Return the full material exactly.
** Start **
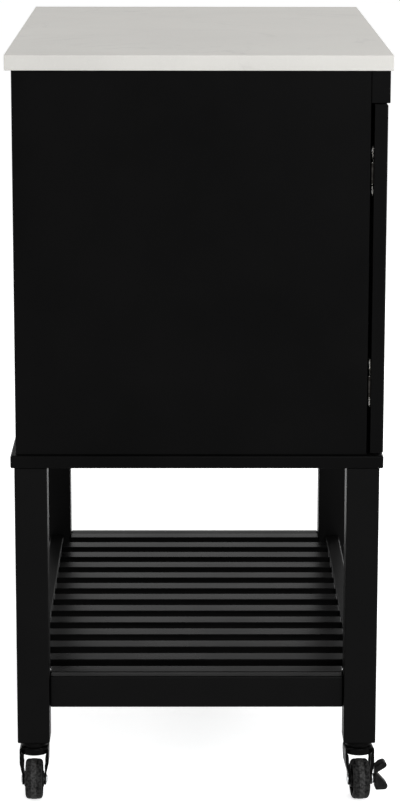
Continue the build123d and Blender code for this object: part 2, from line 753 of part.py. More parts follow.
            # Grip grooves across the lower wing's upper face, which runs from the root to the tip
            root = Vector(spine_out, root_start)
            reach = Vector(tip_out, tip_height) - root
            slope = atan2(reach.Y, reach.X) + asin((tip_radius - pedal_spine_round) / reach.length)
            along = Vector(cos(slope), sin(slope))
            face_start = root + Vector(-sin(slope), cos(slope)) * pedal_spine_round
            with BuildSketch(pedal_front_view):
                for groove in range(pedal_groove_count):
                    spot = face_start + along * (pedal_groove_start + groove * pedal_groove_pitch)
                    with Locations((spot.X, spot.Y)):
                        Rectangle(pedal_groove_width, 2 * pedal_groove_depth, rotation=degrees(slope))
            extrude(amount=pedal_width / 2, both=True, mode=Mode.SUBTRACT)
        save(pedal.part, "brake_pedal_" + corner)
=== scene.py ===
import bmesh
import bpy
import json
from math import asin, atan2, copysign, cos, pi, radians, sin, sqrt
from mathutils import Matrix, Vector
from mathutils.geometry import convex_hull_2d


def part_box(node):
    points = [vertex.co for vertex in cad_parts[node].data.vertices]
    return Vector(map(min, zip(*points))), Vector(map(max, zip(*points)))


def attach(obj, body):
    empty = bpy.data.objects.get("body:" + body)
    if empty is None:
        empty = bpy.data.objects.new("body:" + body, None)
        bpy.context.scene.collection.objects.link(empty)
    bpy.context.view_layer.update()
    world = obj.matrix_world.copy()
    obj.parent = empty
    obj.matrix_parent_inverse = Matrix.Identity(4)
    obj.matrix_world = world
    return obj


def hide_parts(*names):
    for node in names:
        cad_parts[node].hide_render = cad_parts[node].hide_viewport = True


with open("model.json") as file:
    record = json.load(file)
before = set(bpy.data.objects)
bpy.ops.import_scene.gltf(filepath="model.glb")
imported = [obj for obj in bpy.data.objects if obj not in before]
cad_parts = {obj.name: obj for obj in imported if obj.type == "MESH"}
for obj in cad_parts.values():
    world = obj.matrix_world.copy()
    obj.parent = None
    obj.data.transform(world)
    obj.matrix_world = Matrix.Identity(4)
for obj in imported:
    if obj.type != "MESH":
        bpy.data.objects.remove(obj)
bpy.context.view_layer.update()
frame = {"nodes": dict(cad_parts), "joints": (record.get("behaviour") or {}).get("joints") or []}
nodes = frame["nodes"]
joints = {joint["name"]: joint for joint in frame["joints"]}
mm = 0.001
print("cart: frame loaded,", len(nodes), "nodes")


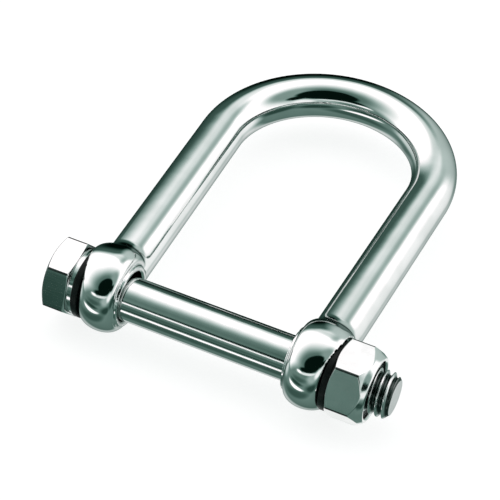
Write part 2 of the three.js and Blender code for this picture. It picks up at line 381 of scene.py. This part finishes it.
** End **
ANSWER TO THE PROBLEM:
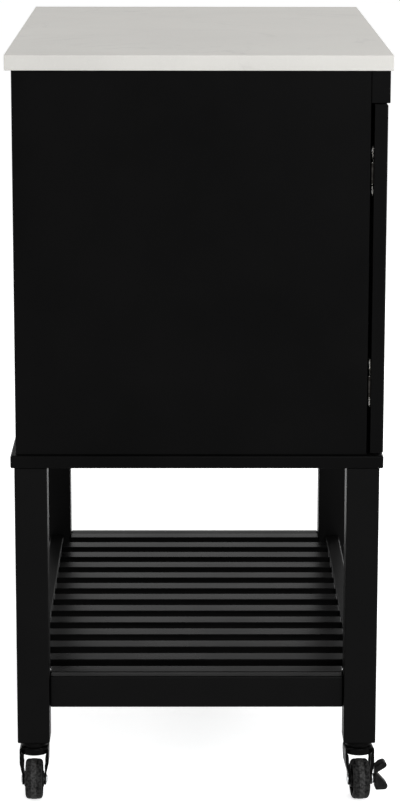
Continue the build123d and Blender code for this object: part 2, from line 753 of part.py. More parts follow.
            # Grip grooves across the lower wing's upper face, which runs from the root to the tip
            root = Vector(spine_out, root_start)
            reach = Vector(tip_out, tip_height) - root
            slope = atan2(reach.Y, reach.X) + asin((tip_radius - pedal_spine_round) / reach.length)
            along = Vector(cos(slope), sin(slope))
            face_start = root + Vector(-sin(slope), cos(slope)) * pedal_spine_round
            with BuildSketch(pedal_front_view):
                for groove in range(pedal_groove_count):
                    spot = face_start + along * (pedal_groove_start + groove * pedal_groove_pitch)
                    with Locations((spot.X, spot.Y)):
                        Rectangle(pedal_groove_width, 2 * pedal_groove_depth, rotation=degrees(slope))
            extrude(amount=pedal_width / 2, both=True, mode=Mode.SUBTRACT)
        save(pedal.part, "brake_pedal_" + corner)
=== scene.py ===
import bmesh
import bpy
import json
from math import asin, atan2, copysign, cos, pi, radians, sin, sqrt
from mathutils import Matrix, Vector
from mathutils.geometry import convex_hull_2d


def part_box(node):
    points = [vertex.co for vertex in cad_parts[node].data.vertices]
    return Vector(map(min, zip(*points))), Vector(map(max, zip(*points)))


def attach(obj, body):
    empty = bpy.data.objects.get("body:" + body)
    if empty is None:
        empty = bpy.data.objects.new("body:" + body, None)
        bpy.context.scene.collection.objects.link(empty)
    bpy.context.view_layer.update()
    world = obj.matrix_world.copy()
    obj.parent = empty
    obj.matrix_parent_inverse = Matrix.Identity(4)
    obj.matrix_world = world
    return obj


def hide_parts(*names):
    for node in names:
        cad_parts[node].hide_render = cad_parts[node].hide_viewport = True


with open("model.json") as file:
    record = json.load(file)
before = set(bpy.data.objects)
bpy.ops.import_scene.gltf(filepath="model.glb")
imported = [obj for obj in bpy.data.objects if obj not in before]
cad_parts = {obj.name: obj for obj in imported if obj.type == "MESH"}
for obj in cad_parts.values():
    world = obj.matrix_world.copy()
    obj.parent = None
    obj.data.transform(world)
    obj.matrix_world = Matrix.Identity(4)
for obj in imported:
    if obj.type != "MESH":
        bpy.data.objects.remove(obj)
bpy.context.view_layer.update()
frame = {"nodes": dict(cad_parts), "joints": (record.get("behaviour") or {}).get("joints") or []}
nodes = frame["nodes"]
joints = {joint["name"]: joint for joint in frame["joints"]}
mm = 0.001
print("cart: frame loaded,", len(nodes), "nodes")


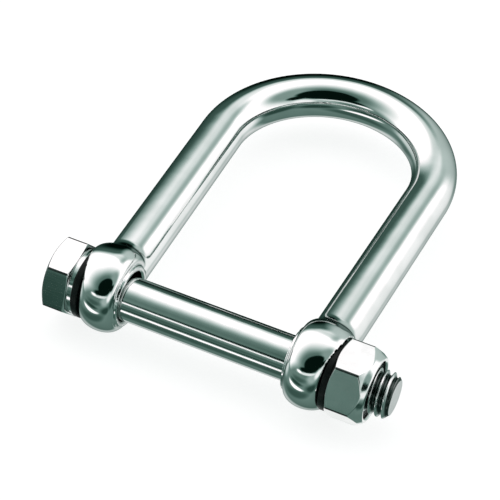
Write part 2 of the three.js and Blender code for this picture. It picks up at line 381 of scene.py. This part finishes it.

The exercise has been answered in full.